* WHAT IS ASKED *
Nothing but the lines from the one containing "const soil = soilBlock" down to the one containing "if empty is", both included, should be echoed, and each exactly as it stands.

* GIVEN RECORDS *
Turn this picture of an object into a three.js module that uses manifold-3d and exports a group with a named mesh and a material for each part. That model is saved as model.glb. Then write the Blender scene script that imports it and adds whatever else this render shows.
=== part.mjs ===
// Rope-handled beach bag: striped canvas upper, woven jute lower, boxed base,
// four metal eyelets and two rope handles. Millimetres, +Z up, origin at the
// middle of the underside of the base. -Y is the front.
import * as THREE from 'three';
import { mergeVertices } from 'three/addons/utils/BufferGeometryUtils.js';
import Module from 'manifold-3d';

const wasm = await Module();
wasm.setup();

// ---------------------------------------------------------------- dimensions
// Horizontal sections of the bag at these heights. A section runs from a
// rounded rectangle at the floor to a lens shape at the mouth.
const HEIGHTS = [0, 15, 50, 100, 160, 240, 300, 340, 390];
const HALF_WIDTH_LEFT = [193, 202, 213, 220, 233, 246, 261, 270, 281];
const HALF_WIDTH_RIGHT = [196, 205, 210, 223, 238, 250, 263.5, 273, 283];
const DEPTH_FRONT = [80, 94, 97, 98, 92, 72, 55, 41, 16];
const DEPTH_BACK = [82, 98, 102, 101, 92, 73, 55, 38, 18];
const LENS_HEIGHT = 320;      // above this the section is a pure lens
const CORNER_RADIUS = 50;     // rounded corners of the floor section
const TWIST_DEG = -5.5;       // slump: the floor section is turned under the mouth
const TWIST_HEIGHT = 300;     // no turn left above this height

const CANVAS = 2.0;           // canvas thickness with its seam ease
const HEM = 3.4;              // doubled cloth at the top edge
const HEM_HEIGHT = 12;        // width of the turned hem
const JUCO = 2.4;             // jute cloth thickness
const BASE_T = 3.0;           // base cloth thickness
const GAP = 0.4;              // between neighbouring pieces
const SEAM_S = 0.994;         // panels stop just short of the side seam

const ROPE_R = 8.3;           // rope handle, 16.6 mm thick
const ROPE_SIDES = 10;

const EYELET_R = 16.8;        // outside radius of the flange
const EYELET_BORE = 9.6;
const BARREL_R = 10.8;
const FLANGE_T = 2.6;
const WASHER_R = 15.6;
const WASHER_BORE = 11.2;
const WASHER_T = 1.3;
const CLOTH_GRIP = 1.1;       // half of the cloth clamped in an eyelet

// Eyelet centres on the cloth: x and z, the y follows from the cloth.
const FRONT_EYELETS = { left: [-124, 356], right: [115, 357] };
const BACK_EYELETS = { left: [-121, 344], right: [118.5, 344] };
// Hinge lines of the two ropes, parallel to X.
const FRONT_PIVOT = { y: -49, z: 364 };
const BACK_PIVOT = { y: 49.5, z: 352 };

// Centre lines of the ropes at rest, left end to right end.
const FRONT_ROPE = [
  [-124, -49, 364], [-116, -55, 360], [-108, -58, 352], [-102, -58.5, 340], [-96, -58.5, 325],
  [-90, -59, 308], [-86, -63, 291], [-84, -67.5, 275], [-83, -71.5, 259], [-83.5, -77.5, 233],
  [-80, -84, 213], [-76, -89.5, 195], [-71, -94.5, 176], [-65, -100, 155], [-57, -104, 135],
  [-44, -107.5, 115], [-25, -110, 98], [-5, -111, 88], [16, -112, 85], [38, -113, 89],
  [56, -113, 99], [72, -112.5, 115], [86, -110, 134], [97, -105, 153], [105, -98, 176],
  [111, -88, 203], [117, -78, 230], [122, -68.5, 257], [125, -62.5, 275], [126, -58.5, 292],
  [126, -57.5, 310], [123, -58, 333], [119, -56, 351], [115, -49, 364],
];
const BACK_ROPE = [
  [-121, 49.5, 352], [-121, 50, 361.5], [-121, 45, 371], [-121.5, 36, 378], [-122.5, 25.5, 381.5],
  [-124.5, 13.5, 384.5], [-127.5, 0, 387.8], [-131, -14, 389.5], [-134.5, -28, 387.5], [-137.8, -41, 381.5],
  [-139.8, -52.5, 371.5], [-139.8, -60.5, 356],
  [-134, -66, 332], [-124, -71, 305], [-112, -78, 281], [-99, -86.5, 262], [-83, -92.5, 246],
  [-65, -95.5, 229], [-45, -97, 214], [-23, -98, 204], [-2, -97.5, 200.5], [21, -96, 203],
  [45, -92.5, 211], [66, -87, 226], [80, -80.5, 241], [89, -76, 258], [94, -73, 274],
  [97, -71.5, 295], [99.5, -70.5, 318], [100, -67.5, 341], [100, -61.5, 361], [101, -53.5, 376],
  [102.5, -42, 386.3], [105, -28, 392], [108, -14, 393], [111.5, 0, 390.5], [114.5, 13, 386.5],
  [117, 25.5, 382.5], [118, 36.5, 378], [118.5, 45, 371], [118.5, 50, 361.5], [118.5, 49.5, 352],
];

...

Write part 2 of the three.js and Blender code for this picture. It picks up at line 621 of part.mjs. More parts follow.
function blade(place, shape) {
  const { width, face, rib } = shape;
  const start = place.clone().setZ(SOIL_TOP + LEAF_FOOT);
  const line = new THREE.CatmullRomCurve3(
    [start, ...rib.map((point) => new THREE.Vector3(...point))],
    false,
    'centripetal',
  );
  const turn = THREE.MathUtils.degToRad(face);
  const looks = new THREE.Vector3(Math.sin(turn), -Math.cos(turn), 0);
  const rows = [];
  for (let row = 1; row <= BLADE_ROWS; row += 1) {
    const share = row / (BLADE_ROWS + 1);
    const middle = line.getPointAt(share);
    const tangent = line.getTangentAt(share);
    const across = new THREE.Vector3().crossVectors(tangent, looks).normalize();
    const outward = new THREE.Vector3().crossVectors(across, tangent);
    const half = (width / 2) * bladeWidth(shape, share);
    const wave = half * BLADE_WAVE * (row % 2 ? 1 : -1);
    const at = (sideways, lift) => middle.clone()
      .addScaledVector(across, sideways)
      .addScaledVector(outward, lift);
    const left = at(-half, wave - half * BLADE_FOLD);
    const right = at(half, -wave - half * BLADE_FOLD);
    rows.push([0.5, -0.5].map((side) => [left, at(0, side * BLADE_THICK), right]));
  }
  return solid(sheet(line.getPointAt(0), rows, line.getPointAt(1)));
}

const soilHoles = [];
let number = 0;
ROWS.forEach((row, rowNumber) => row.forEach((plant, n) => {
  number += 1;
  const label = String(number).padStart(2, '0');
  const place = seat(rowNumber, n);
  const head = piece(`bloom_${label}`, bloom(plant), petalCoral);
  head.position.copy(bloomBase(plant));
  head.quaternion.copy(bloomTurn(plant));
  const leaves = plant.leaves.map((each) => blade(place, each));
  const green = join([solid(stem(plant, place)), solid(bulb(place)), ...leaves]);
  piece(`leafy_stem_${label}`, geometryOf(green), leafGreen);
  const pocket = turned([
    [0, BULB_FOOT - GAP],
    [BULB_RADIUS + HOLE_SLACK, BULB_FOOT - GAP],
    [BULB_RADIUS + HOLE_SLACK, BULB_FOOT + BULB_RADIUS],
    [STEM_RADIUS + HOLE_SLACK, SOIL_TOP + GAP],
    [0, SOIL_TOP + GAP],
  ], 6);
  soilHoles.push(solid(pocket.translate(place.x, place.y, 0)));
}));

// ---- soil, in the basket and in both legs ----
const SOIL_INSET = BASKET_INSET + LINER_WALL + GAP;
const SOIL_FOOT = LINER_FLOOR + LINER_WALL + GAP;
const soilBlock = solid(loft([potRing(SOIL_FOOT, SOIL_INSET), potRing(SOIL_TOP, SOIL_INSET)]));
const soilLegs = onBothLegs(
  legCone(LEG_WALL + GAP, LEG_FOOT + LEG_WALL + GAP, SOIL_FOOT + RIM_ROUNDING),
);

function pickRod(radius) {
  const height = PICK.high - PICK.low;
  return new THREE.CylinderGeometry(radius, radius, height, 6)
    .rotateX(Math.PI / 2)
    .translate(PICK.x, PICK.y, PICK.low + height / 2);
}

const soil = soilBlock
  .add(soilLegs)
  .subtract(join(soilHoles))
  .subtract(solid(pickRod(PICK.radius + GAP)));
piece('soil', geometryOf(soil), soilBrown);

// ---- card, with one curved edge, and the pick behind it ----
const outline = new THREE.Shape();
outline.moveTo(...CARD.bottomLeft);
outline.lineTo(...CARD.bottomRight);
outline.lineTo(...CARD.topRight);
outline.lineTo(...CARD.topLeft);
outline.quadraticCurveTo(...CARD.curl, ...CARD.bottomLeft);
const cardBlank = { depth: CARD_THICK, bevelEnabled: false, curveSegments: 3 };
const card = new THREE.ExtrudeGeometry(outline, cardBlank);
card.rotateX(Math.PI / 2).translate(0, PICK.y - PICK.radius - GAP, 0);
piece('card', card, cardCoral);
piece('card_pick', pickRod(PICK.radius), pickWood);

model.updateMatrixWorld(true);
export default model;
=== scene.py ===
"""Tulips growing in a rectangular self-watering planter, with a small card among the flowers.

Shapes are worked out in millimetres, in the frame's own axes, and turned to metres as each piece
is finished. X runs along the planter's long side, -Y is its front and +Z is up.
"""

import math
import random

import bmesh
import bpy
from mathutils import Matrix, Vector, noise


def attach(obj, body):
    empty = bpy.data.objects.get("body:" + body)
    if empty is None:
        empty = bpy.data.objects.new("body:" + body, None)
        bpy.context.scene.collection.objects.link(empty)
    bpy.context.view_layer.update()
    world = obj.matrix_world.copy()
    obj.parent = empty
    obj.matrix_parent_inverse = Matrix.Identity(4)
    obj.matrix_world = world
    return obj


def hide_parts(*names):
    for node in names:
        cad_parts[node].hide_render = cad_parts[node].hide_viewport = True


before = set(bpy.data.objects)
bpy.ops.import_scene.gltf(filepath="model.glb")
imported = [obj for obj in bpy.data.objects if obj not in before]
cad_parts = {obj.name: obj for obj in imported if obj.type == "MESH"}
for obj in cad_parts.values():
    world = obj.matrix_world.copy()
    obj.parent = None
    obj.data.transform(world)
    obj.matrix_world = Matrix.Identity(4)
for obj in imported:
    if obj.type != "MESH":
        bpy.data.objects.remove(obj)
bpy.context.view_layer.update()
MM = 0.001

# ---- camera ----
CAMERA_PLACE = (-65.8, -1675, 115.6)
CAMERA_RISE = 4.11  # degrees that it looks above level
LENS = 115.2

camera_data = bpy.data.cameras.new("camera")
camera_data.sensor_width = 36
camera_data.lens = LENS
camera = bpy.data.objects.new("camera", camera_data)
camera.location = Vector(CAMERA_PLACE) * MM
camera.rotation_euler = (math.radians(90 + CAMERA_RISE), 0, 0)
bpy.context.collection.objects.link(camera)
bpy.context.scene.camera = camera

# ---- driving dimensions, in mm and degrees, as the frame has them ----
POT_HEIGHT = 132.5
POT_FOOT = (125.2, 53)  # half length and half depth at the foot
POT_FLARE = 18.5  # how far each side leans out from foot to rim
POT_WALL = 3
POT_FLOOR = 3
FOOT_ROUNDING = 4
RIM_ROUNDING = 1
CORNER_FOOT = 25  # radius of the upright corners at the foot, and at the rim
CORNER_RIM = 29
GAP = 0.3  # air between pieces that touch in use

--

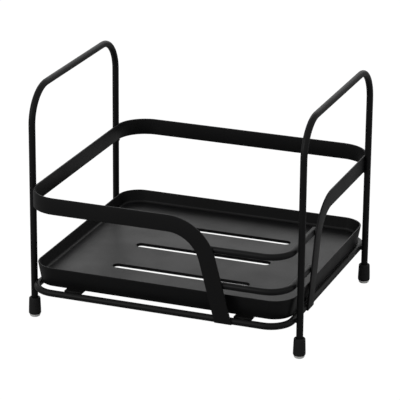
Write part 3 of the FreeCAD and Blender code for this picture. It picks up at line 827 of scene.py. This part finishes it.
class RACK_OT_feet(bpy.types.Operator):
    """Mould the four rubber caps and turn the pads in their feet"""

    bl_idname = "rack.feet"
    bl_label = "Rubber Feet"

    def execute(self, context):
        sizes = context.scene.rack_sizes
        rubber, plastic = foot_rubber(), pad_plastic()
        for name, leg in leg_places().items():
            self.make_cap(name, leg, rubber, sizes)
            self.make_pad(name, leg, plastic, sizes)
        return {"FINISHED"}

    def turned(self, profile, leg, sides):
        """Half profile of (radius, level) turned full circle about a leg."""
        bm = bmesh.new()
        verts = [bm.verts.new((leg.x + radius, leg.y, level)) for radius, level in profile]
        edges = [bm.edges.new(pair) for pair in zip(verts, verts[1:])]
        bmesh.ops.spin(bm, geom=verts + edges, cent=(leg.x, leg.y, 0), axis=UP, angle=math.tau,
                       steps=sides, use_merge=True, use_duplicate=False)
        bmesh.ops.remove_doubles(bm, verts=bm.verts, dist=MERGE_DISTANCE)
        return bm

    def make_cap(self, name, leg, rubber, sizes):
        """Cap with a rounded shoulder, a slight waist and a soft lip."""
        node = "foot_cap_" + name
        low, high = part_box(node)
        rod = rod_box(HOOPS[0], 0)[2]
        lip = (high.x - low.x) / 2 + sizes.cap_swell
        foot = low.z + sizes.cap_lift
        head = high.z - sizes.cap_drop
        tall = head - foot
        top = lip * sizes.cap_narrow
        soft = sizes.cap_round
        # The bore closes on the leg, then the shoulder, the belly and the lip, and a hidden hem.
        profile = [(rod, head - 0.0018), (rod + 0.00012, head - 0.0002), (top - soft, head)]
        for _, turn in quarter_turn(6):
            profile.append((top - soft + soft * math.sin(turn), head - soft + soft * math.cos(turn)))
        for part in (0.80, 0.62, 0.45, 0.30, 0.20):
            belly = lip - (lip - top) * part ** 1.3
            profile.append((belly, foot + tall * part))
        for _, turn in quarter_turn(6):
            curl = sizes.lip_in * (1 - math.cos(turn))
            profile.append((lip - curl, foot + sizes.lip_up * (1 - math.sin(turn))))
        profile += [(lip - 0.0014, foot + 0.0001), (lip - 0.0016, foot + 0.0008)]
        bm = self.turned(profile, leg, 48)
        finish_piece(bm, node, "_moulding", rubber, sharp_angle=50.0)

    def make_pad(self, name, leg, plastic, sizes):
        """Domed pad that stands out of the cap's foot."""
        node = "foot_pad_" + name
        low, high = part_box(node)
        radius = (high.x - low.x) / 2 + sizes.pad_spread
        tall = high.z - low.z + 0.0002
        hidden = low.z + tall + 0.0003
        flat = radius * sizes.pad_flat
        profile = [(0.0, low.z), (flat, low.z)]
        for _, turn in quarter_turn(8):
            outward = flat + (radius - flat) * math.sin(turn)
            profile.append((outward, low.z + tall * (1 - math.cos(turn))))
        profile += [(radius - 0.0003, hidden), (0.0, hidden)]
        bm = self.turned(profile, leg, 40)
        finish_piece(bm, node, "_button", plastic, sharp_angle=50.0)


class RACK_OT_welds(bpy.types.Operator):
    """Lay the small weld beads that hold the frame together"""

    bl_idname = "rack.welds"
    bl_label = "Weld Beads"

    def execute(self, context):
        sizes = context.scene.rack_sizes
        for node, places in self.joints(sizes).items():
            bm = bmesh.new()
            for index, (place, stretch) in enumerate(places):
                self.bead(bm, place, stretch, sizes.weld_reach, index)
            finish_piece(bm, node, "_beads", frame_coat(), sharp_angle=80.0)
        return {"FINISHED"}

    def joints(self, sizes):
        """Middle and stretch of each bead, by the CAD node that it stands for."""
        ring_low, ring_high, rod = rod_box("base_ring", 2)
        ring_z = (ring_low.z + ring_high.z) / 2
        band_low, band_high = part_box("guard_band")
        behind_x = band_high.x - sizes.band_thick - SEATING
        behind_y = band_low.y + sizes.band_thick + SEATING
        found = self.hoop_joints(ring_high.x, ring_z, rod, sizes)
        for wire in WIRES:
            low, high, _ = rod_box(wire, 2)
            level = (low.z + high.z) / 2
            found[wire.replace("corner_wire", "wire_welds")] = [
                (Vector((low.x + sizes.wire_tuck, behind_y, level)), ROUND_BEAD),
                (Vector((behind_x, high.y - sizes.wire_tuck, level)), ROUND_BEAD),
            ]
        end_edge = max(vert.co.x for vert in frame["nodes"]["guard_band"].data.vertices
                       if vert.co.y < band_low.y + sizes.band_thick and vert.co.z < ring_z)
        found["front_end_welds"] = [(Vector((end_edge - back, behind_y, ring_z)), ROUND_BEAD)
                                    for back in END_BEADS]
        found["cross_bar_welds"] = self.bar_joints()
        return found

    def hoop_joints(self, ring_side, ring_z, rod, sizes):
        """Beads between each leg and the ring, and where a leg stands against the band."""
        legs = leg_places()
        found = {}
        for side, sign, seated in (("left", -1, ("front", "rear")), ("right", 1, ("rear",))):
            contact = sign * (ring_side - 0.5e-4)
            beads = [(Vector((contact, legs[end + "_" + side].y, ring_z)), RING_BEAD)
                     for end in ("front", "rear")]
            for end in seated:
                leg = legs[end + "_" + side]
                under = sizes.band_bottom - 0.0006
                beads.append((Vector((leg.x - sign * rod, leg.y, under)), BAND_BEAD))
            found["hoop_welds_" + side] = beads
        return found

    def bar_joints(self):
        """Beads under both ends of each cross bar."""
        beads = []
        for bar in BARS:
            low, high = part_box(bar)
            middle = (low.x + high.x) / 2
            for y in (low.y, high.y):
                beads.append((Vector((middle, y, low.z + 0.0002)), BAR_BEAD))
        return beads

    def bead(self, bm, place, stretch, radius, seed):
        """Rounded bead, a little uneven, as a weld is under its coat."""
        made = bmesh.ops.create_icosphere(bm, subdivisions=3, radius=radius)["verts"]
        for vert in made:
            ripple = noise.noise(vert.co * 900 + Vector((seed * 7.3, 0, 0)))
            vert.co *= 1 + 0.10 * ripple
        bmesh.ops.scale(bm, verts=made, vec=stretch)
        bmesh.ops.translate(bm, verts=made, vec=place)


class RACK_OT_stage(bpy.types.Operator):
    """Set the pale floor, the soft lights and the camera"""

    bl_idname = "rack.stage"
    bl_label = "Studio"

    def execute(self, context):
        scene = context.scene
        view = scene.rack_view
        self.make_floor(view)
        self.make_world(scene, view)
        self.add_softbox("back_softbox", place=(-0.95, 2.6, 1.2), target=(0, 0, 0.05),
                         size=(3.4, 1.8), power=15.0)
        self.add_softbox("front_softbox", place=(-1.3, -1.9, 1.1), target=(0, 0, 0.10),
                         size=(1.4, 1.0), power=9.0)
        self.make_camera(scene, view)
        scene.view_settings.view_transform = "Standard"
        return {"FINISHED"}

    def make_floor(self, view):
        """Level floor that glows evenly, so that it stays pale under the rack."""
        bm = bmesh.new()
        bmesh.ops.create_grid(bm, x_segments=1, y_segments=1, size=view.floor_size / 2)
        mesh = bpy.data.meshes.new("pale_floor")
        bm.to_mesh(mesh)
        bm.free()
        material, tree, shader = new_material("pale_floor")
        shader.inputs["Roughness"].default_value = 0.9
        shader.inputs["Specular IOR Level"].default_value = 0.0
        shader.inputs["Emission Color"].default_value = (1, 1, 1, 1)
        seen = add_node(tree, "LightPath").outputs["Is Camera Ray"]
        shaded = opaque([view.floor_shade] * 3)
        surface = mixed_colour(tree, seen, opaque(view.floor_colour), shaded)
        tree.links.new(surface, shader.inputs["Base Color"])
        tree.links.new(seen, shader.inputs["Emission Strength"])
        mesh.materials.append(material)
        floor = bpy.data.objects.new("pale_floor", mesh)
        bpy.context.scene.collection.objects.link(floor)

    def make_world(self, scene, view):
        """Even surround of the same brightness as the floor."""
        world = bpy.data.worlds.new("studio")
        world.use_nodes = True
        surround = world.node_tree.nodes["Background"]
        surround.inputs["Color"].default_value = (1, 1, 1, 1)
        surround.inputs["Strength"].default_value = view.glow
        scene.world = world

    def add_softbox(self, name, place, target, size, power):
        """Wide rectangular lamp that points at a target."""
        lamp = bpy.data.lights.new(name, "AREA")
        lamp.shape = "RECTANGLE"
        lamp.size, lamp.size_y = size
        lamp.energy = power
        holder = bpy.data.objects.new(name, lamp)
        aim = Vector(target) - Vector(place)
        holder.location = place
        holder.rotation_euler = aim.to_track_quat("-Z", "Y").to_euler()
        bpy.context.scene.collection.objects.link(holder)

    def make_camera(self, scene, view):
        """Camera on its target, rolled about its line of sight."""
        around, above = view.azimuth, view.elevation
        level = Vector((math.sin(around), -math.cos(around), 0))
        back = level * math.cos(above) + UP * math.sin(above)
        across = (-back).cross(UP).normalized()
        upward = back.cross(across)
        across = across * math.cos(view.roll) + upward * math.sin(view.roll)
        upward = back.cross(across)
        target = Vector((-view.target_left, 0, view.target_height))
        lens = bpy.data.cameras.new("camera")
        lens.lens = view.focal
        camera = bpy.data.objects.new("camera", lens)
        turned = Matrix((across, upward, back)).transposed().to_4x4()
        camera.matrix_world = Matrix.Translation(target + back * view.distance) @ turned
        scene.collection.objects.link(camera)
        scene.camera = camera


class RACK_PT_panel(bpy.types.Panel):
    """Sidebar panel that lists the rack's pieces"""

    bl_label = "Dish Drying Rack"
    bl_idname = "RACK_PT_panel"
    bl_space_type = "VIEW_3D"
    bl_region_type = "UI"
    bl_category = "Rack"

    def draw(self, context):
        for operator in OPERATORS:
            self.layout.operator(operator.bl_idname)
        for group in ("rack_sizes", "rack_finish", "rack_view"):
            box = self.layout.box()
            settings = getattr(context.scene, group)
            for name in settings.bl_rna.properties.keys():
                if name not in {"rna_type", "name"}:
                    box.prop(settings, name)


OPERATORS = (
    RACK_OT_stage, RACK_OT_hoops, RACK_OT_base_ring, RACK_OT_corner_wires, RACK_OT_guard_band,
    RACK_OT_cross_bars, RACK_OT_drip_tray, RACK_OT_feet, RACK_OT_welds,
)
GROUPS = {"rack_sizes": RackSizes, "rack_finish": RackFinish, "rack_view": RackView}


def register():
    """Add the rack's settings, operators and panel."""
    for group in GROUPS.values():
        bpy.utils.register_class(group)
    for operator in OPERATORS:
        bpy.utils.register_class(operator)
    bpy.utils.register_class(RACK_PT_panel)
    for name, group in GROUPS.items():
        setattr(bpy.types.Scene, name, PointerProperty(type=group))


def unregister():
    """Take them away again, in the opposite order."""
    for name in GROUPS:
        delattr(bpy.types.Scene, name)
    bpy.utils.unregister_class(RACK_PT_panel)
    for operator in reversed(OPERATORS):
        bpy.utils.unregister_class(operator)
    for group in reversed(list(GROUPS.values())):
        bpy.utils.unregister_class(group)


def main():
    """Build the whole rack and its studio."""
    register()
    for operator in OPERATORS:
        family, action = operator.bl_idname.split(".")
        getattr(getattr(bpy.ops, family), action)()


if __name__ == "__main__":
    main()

* RESULT OF THE EXERCISE *
const soil = soilBlock
  .add(soilLegs)
  .subtract(join(soilHoles))
  .subtract(solid(pickRod(PICK.radius + GAP)));
piece('soil', geometryOf(soil), soilBrown);

// ---- card, with one curved edge, and the pick behind it ----
const outline = new THREE.Shape();
outline.moveTo(...CARD.bottomLeft);
outline.lineTo(...CARD.bottomRight);
outline.lineTo(...CARD.topRight);
outline.lineTo(...CARD.topLeft);
outline.quadraticCurveTo(...CARD.curl, ...CARD.bottomLeft);
const cardBlank = { depth: CARD_THICK, bevelEnabled: false, curveSegments: 3 };
const card = new THREE.ExtrudeGeometry(outline, cardBlank);
card.rotateX(Math.PI / 2).translate(0, PICK.y - PICK.radius - GAP, 0);
piece('card', card, cardCoral);
piece('card_pick', pickRod(PICK.radius), pickWood);

model.updateMatrixWorld(true);
export default model;
=== scene.py ===
"""Tulips growing in a rectangular self-watering planter, with a small card among the flowers.

Shapes are worked out in millimetres, in the frame's own axes, and turned to metres as each piece
is finished. X runs along the planter's long side, -Y is its front and +Z is up.
"""

import math
import random

import bmesh
import bpy
from mathutils import Matrix, Vector, noise


def attach(obj, body):
    empty = bpy.data.objects.get("body:" + body)
    if empty is None:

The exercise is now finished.